▶ [Prompt] Show all lines of the listing that hold the word "from".

▶ [Entries shown]
——————

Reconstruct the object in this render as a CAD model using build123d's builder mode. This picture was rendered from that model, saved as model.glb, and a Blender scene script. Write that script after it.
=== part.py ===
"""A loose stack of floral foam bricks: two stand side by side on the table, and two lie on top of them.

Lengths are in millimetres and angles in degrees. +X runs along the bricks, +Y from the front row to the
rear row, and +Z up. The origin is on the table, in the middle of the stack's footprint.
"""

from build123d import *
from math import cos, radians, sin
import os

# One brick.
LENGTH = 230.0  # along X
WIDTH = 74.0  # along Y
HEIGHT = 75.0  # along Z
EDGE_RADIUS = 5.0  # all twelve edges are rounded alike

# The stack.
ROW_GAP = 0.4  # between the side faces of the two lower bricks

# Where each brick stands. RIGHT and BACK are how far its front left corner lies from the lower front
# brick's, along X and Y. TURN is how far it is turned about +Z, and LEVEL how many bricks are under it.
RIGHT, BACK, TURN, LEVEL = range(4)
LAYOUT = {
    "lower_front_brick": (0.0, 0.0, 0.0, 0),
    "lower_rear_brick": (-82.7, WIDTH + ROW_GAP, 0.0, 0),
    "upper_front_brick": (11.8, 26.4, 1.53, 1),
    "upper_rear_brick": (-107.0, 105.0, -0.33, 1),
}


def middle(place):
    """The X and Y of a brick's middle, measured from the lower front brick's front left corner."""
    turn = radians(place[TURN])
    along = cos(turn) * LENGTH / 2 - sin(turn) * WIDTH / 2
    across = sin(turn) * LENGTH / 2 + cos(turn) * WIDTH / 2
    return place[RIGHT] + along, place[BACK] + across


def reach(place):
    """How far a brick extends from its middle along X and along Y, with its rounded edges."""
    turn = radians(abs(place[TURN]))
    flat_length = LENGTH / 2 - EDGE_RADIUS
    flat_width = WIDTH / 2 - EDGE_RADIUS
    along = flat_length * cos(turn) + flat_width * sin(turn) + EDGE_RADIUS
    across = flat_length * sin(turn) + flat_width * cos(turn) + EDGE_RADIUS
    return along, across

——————

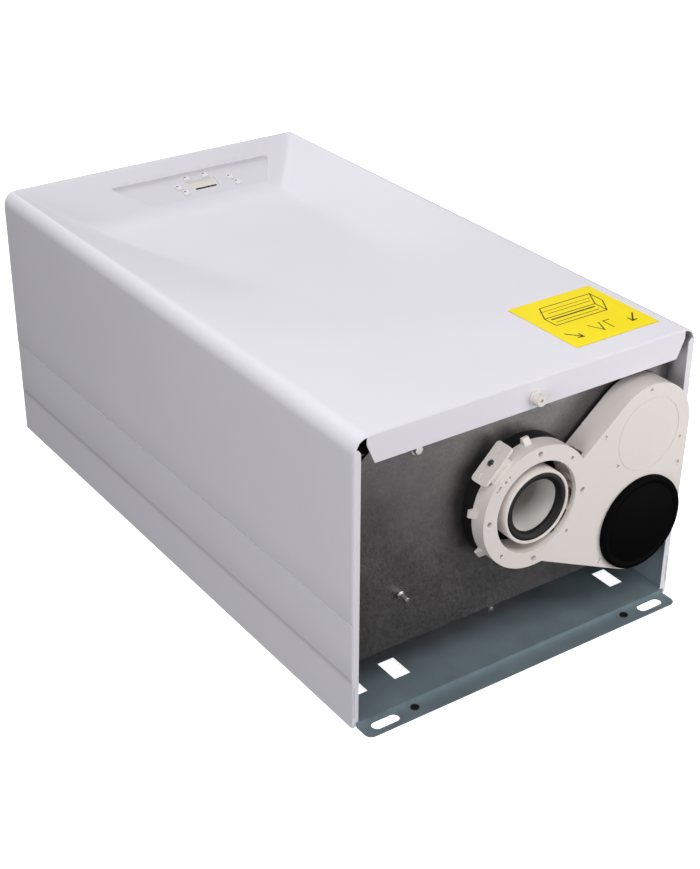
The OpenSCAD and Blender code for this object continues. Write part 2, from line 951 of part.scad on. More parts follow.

——————

▶ [Result of this task]
Reconstruct the object in this render as a CAD model using build123d's builder mode. This picture was rendered from that model, saved as model.glb, and a Blender scene script. Write that script after it.
Lengths are in millimetres and angles in degrees. +X runs along the bricks, +Y from the front row to the
from build123d import *
from math import cos, radians, sin
# Where each brick stands. RIGHT and BACK are how far its front left corner lies from the lower front
    """The X and Y of a brick's middle, measured from the lower front brick's front left corner."""
    """How far a brick extends from its middle along X and along Y, with its rounded edges."""
The OpenSCAD and Blender code for this object continues. Write part 2, from line 951 of part.scad on. More parts follow.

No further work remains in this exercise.